Boxing has always helped poor and broken individuals to find guidance in their life. Boxing accomplished this at all times of its existence, whether or not there was a champion with social reform on his agenda. Stories of homeless and extremely poor fighters making a decent living off of boxing, riddles the landscape of personalities in the sport. Men and women who were in jail and boxing turned around their lives are great stories that are told time and again. However, these stories are becoming fewer and fewer. With basketball and football replacing boxing as ways to beat poverty, boxing is losing many strong hardworking characters. There are fighters destroying credibility for the sport. For every story of a reformed Bernard Hopkins, there is a Clifford Etienne.
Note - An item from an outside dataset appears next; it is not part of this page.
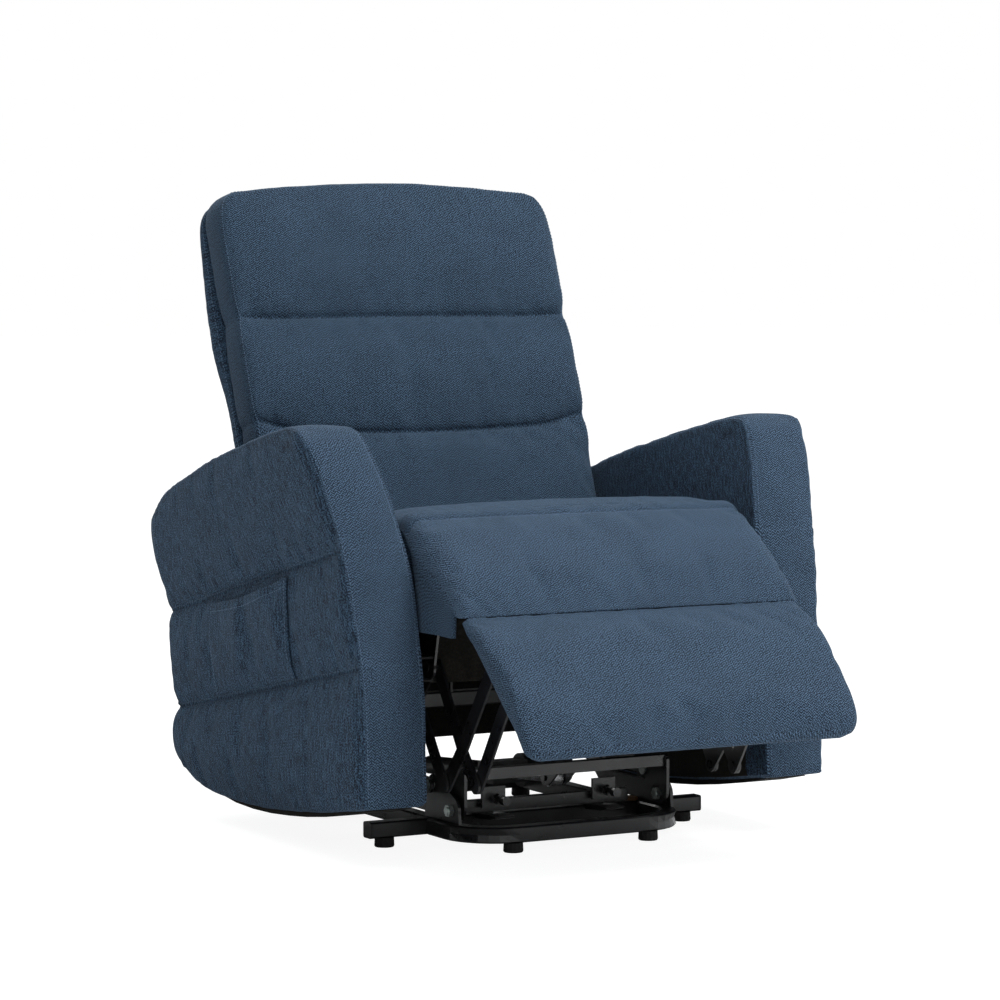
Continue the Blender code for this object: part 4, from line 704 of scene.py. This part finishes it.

I understand that there seemingly isn’t as much to stand up for these days. Fighters could use their celebrity to bring awareness to the AIDS epidemic in Africa. Or they could stand out against the war in Iraq, or maybe even against the injustices against Northern Korea and China’s citizens. Anything at all would be acceptable; Lamon Brewster and Chris Byrd proclaim their Christianity, but fail to fight against world hunger or any social change anywhere. These fighters are in the game to make money, and that’s seems to be it. They announce their desire to be remembered as great champions. They fight to forge legacies that fans will talk about for ages. However, it is not the just the fighters that held claims to be champions that we talk about, or fighters with just impressive records. We still talk about Johnson, and Louis, and Ali, because of what they meant to our culture as well as to what they accomplished inside of the ring. If a person thinks only of themselves, then they will be the only person thinking of them.